[GIVEN INFORMATION]:

● ● ●

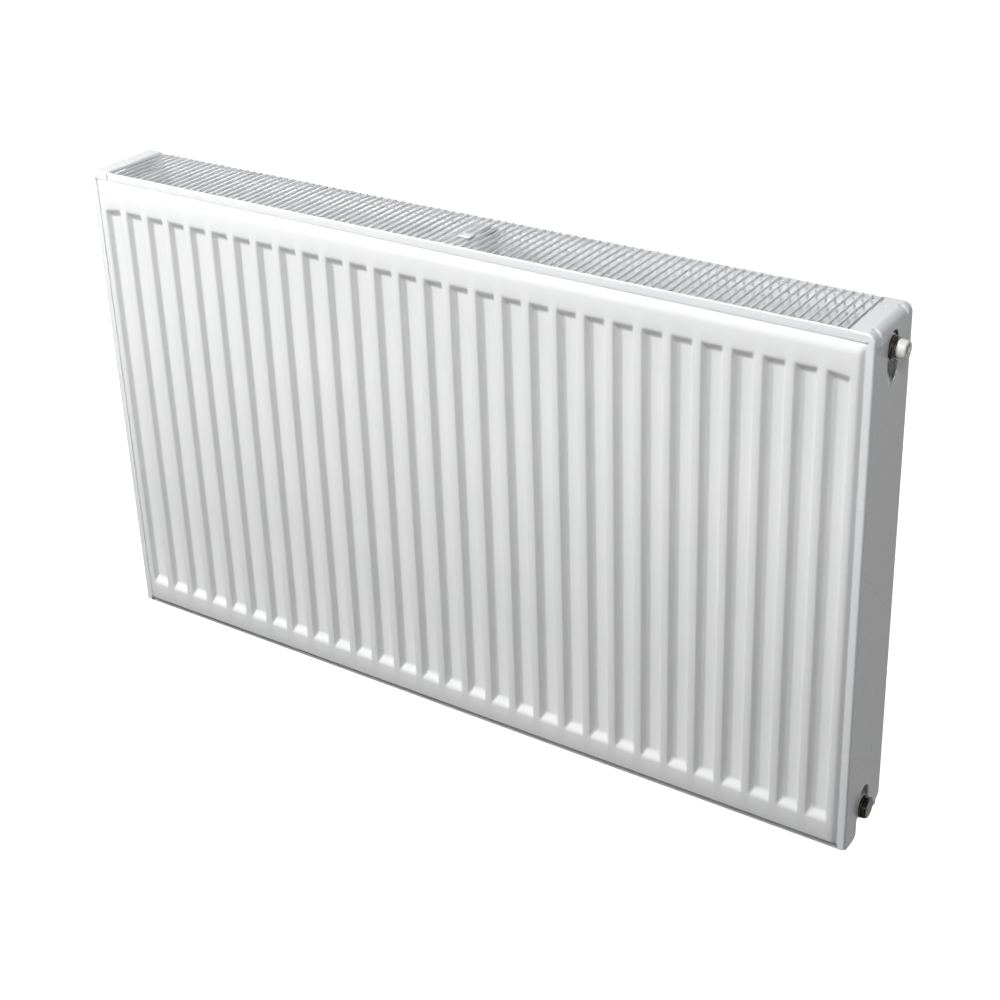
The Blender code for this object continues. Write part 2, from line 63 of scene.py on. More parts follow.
FRONT_Y = FRONT_LOW.y
REAR_Y = REAR_HIGH.y
MIDDLE_Y = (FRONT_Y + REAR_Y) / 2
SEAM_X = FRONT_HIGH.x
SEAM_TOP = FRONT_HIGH.z
HEIGHT = SIDE_HIGH.z
LENGTH = 2 * SIDE_HIGH.x
PORT_X = TOP_TEE_HIGH.x
PORT_LEVELS = {
    "top": (TOP_TEE_LOW.z + TOP_TEE_HIGH.z) / 2,
    "bottom": (BOTTOM_TEE_LOW.z + BOTTOM_TEE_HIGH.z) / 2,
}

# Water panels
SHEET = 1.25 * MM
PRESSING = 6.35 * MM
PANEL = 15.5 * MM
VALLEYS = 29
PITCH = LENGTH / (VALLEYS + 1)
VALLEY_WIDTH = 24.5 * MM
FLANK = 4 * MM
SHOULDER_X = 493.8 * MM
FACE_X = 486 * MM
SEAM_LOW = 5 * MM
FACE_LOW = 10.6 * MM
FACE_HIGH = 580 * MM
SEAM_HIGH = 593 * MM
OUTER_VALLEY = (35.5 * MM, 556.5 * MM)
INNER_VALLEY = (50 * MM, 550 * MM)
RAMP = 9 * MM
EDGE_FILLET = 0.24  # rounding of the face's outer bends, as a share of the bend
VALLEY_FILLET = 0.24  # the same for the valleys' bends
LAST_VALLEY = (VALLEYS - 1) / 2 * PITCH
CLIPPED_CORNER = 0.28  # slope of the upper end of the two outermost valleys
SEAM_CORNER = 1.1 * MM  # how much is cut off a sheet's four corners

# Casing
CASING = 1.2 * MM
LIP_INSET = 0.6 * MM
LIP_SHEET = 1.0 * MM
LIP_STRIP = 1.9 * MM
ROLL = 10 * MM
CORNER = 2.6 * MM
SIDE_LIP_X = 491.3 * MM
LIP_LOW = GRILLE_LOW.z + 0.9 * MM
RELIEF = 1.1 * MM
WINDOW_WIDTH = 27 * MM
WINDOW_LEVELS = (531.5 * MM, 588 * MM)
NOTCH_TOP = 56.5 * MM
MOUTH_WIDTH = 34 * MM
MOUTH_TOP = 24 * MM
MOUTH_FLARE = 6 * MM
FRONT_FOOT = 3 * MM
REAR_FOOT = 14 * MM
DENT_INSET = 14 * MM
DENT_WIDTH = 6 * MM

BLADES = 96
BLADE = 1.4 * MM
FIRST_BLADE = -472 * MM
BLADE_SPACING = 9.9 * MM
BLADE_LOW = SEAM_TOP + 0.4 * MM


# ------------------------------------------------------------------ materials


def node_material(name):
    made = bpy.data.materials.new(name)
    made.use_nodes = True
    nodes = made.node_tree.nodes
    return made, nodes, made.node_tree.links, nodes["Principled BSDF"]


def noise(nodes, links, coordinates, scale, detail):
    texture = nodes.new("ShaderNodeTexNoise")
    texture.inputs["Scale"].default_value = scale
    texture.inputs["Detail"].default_value = detail
    links.new(coordinates, texture.inputs["Vector"])
    return texture.outputs["Fac"]


def blend_colours(nodes, links, factor, low, high, start=0.25, end=0.75):
    ramp = nodes.new("ShaderNodeValToRGB")
    ramp.color_ramp.elements[0].position = start
    ramp.color_ramp.elements[0].color = (*low, 1)
    ramp.color_ramp.elements[1].position = end
    ramp.color_ramp.elements[1].color = (*high, 1)
    links.new(factor, ramp.inputs["Fac"])
    return ramp.outputs["Color"]


def spread(nodes, links, factor, low, high):
    """A value from low to high as the factor goes from 0 to 1."""
    mapped = nodes.new("ShaderNodeMapRange")
    mapped.inputs["To Min"].default_value = low
    mapped.inputs["To Max"].default_value = high
    links.new(factor, mapped.inputs["Value"])
    return mapped.outputs["Result"]


def bump(nodes, links, height, distance, strength, under=None):
    made = nodes.new("ShaderNodeBump")
    made.inputs["Distance"].default_value = distance
    made.inputs["Strength"].default_value = strength
    links.new(height, made.inputs["Height"])
    if under:
        links.new(under, made.inputs["Normal"])
    return made.outputs["Normal"]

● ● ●

[WHAT TO DO]: From the data above, extract every line in its exact form.

[TASK ANSWER]:
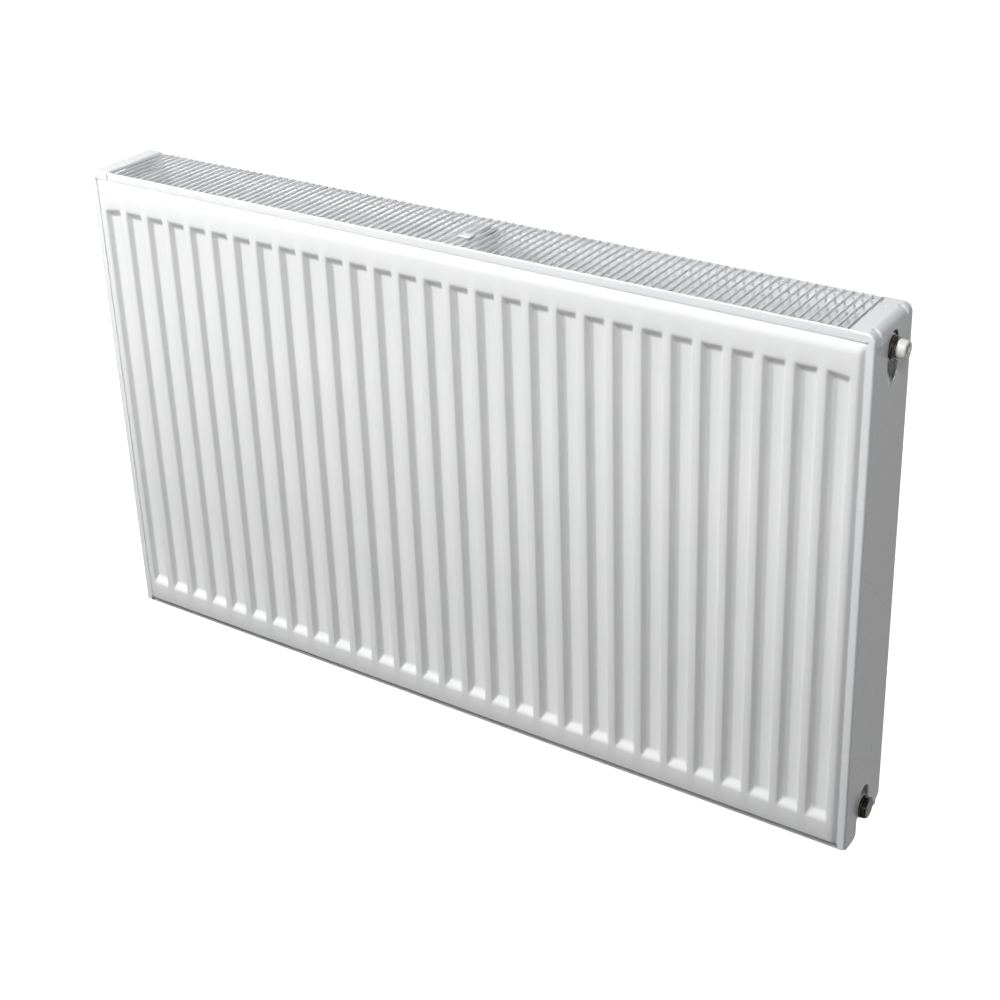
The Blender code for this object continues. Write part 2, from line 63 of scene.py on. More parts follow.
FRONT_Y = FRONT_LOW.y
REAR_Y = REAR_HIGH.y
MIDDLE_Y = (FRONT_Y + REAR_Y) / 2
SEAM_X = FRONT_HIGH.x
SEAM_TOP = FRONT_HIGH.z
HEIGHT = SIDE_HIGH.z
LENGTH = 2 * SIDE_HIGH.x
PORT_X = TOP_TEE_HIGH.x
PORT_LEVELS = {
    "top": (TOP_TEE_LOW.z + TOP_TEE_HIGH.z) / 2,
    "bottom": (BOTTOM_TEE_LOW.z + BOTTOM_TEE_HIGH.z) / 2,
}

# Water panels
SHEET = 1.25 * MM
PRESSING = 6.35 * MM
PANEL = 15.5 * MM
VALLEYS = 29
PITCH = LENGTH / (VALLEYS + 1)
VALLEY_WIDTH = 24.5 * MM
FLANK = 4 * MM
SHOULDER_X = 493.8 * MM
FACE_X = 486 * MM
SEAM_LOW = 5 * MM
FACE_LOW = 10.6 * MM
FACE_HIGH = 580 * MM
SEAM_HIGH = 593 * MM
OUTER_VALLEY = (35.5 * MM, 556.5 * MM)
INNER_VALLEY = (50 * MM, 550 * MM)
RAMP = 9 * MM
EDGE_FILLET = 0.24  # rounding of the face's outer bends, as a share of the bend
VALLEY_FILLET = 0.24  # the same for the valleys' bends
LAST_VALLEY = (VALLEYS - 1) / 2 * PITCH
CLIPPED_CORNER = 0.28  # slope of the upper end of the two outermost valleys
SEAM_CORNER = 1.1 * MM  # how much is cut off a sheet's four corners

# Casing
CASING = 1.2 * MM
LIP_INSET = 0.6 * MM
LIP_SHEET = 1.0 * MM
LIP_STRIP = 1.9 * MM
ROLL = 10 * MM
CORNER = 2.6 * MM
SIDE_LIP_X = 491.3 * MM
LIP_LOW = GRILLE_LOW.z + 0.9 * MM
RELIEF = 1.1 * MM
WINDOW_WIDTH = 27 * MM
WINDOW_LEVELS = (531.5 * MM, 588 * MM)
NOTCH_TOP = 56.5 * MM
MOUTH_WIDTH = 34 * MM
MOUTH_TOP = 24 * MM
MOUTH_FLARE = 6 * MM
FRONT_FOOT = 3 * MM
REAR_FOOT = 14 * MM
DENT_INSET = 14 * MM
DENT_WIDTH = 6 * MM

BLADES = 96
BLADE = 1.4 * MM
FIRST_BLADE = -472 * MM
BLADE_SPACING = 9.9 * MM
BLADE_LOW = SEAM_TOP + 0.4 * MM


# ------------------------------------------------------------------ materials


def node_material(name):
    made = bpy.data.materials.new(name)
    made.use_nodes = True
    nodes = made.node_tree.nodes
    return made, nodes, made.node_tree.links, nodes["Principled BSDF"]


def noise(nodes, links, coordinates, scale, detail):
    texture = nodes.new("ShaderNodeTexNoise")
    texture.inputs["Scale"].default_value = scale
    texture.inputs["Detail"].default_value = detail
    links.new(coordinates, texture.inputs["Vector"])
    return texture.outputs["Fac"]


def blend_colours(nodes, links, factor, low, high, start=0.25, end=0.75):
    ramp = nodes.new("ShaderNodeValToRGB")
    ramp.color_ramp.elements[0].position = start
    ramp.color_ramp.elements[0].color = (*low, 1)
    ramp.color_ramp.elements[1].position = end
    ramp.color_ramp.elements[1].color = (*high, 1)
    links.new(factor, ramp.inputs["Fac"])
    return ramp.outputs["Color"]


def spread(nodes, links, factor, low, high):
    """A value from low to high as the factor goes from 0 to 1."""
    mapped = nodes.new("ShaderNodeMapRange")
    mapped.inputs["To Min"].default_value = low
    mapped.inputs["To Max"].default_value = high
    links.new(factor, mapped.inputs["Value"])
    return mapped.outputs["Result"]


def bump(nodes, links, height, distance, strength, under=None):
    made = nodes.new("ShaderNodeBump")
    made.inputs["Distance"].default_value = distance
    made.inputs["Strength"].default_value = strength
    links.new(height, made.inputs["Height"])
    if under:
        links.new(under, made.inputs["Normal"])
    return made.outputs["Normal"]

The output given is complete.